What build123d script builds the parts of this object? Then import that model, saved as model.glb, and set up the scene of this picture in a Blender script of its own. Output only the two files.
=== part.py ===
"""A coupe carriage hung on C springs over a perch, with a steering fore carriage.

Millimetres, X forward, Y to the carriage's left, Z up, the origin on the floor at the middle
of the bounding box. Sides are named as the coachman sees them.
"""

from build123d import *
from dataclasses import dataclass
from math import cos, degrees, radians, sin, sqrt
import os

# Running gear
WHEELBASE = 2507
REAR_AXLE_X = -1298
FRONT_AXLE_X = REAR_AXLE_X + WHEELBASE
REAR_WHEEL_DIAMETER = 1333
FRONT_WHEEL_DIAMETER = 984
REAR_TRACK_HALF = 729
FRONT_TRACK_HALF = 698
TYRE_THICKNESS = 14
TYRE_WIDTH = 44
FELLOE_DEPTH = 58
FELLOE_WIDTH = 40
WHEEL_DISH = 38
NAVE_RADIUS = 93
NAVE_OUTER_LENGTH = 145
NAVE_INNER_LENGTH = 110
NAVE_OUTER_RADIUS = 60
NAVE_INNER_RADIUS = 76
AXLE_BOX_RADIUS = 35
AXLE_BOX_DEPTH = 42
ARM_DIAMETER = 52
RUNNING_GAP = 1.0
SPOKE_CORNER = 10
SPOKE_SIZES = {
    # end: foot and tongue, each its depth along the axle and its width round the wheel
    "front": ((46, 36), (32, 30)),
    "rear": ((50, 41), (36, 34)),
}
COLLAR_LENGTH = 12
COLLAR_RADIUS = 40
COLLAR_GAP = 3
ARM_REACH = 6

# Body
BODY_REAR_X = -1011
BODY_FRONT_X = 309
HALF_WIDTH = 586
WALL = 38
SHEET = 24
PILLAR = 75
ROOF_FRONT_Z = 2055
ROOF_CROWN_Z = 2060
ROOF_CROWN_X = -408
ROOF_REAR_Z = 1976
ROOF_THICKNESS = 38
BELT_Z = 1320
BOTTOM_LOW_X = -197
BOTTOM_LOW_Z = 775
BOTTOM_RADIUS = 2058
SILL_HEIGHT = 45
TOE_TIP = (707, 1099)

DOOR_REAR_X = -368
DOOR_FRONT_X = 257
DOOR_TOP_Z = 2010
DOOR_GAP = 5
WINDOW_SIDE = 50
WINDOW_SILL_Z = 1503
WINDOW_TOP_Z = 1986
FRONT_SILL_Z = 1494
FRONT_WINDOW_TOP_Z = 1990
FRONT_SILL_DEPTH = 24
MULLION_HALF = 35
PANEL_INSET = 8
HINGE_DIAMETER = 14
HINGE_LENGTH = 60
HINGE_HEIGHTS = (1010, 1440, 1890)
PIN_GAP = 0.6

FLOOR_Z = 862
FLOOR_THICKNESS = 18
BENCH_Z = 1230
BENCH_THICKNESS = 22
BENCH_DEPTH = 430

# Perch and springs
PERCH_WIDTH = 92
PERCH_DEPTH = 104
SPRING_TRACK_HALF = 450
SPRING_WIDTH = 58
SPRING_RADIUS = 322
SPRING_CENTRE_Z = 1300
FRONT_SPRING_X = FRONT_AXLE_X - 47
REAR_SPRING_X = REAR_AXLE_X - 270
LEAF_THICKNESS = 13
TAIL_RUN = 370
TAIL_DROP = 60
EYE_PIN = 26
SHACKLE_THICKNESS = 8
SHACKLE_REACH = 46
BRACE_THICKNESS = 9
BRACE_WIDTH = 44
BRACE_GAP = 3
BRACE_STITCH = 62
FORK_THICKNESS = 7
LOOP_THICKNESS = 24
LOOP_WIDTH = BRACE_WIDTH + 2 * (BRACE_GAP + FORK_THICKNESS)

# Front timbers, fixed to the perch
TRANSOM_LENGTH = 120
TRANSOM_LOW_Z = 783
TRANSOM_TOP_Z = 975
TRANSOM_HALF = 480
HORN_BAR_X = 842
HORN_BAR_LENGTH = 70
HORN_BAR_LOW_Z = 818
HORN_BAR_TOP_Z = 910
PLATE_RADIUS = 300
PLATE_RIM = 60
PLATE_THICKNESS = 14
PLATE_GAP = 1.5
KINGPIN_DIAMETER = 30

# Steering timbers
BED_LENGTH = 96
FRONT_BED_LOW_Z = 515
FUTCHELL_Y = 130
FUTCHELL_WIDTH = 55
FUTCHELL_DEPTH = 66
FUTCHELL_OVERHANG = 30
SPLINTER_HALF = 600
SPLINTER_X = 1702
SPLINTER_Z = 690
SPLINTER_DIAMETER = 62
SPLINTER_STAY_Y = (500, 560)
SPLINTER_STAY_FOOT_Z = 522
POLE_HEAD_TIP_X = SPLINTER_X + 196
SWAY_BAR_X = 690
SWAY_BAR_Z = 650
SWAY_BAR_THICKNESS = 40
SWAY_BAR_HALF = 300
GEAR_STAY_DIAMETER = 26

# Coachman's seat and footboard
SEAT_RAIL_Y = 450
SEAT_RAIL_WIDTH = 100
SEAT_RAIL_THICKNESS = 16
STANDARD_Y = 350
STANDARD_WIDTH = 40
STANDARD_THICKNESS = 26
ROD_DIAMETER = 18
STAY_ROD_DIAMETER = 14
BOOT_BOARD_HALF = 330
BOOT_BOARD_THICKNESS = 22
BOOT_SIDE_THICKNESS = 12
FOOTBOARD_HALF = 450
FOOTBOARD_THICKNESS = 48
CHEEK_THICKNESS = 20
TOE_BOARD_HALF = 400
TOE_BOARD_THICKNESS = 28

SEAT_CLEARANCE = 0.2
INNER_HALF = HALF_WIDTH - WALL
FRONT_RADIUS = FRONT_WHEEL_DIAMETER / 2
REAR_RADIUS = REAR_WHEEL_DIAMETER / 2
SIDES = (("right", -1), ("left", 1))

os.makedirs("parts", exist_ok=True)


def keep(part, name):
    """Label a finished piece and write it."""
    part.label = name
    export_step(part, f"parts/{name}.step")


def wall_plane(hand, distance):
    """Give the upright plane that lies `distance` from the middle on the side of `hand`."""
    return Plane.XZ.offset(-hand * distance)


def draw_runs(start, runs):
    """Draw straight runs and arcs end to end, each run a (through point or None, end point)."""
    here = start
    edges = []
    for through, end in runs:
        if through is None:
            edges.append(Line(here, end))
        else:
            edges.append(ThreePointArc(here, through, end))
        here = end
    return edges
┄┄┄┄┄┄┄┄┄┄
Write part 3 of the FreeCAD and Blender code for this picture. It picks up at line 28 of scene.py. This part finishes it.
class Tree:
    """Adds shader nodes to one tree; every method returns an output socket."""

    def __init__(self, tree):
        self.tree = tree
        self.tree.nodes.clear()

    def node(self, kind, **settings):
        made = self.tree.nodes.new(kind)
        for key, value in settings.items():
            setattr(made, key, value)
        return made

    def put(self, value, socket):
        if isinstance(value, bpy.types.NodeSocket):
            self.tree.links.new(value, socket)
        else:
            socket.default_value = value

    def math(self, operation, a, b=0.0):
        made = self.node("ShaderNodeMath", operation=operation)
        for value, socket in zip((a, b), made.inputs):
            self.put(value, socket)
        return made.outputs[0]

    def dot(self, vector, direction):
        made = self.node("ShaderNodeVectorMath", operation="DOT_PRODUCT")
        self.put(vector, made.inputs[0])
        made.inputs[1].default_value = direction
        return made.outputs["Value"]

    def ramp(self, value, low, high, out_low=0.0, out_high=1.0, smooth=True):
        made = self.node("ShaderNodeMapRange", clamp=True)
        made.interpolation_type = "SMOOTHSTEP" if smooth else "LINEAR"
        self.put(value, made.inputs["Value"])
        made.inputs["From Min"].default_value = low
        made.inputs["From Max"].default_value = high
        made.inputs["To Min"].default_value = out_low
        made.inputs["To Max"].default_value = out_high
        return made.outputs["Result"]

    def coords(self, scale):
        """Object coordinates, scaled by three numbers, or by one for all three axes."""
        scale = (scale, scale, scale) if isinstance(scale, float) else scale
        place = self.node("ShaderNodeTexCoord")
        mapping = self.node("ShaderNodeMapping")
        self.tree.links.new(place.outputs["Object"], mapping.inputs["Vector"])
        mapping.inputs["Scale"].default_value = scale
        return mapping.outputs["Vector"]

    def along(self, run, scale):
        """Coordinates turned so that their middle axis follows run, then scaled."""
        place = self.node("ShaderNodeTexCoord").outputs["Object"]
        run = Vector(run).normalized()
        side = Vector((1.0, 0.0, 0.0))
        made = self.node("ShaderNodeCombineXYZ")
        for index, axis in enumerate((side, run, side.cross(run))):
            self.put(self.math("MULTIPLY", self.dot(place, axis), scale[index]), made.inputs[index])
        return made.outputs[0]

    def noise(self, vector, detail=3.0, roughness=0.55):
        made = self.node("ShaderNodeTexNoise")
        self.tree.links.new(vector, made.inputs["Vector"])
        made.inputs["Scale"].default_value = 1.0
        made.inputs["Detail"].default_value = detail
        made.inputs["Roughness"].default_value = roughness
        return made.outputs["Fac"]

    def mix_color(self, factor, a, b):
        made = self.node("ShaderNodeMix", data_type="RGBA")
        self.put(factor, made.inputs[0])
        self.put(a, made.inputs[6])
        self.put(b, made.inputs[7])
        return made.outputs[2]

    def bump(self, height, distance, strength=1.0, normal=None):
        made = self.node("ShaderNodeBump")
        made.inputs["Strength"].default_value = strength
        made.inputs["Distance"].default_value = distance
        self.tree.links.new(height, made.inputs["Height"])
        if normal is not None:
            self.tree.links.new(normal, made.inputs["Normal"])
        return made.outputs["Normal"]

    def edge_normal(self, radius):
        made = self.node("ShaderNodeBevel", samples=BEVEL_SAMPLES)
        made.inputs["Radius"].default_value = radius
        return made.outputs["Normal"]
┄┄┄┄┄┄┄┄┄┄
[Exercise prompt]: Reproduce exactly the lines from the line with "Write part 3" through the line with "socket.default_value = value", both end lines included, and only those lines.

[Completed exercise]:
Write part 3 of the FreeCAD and Blender code for this picture. It picks up at line 28 of scene.py. This part finishes it.
class Tree:
    """Adds shader nodes to one tree; every method returns an output socket."""

    def __init__(self, tree):
        self.tree = tree
        self.tree.nodes.clear()

    def node(self, kind, **settings):
        made = self.tree.nodes.new(kind)
        for key, value in settings.items():
            setattr(made, key, value)
        return made

    def put(self, value, socket):
        if isinstance(value, bpy.types.NodeSocket):
            self.tree.links.new(value, socket)
        else:
            socket.default_value = value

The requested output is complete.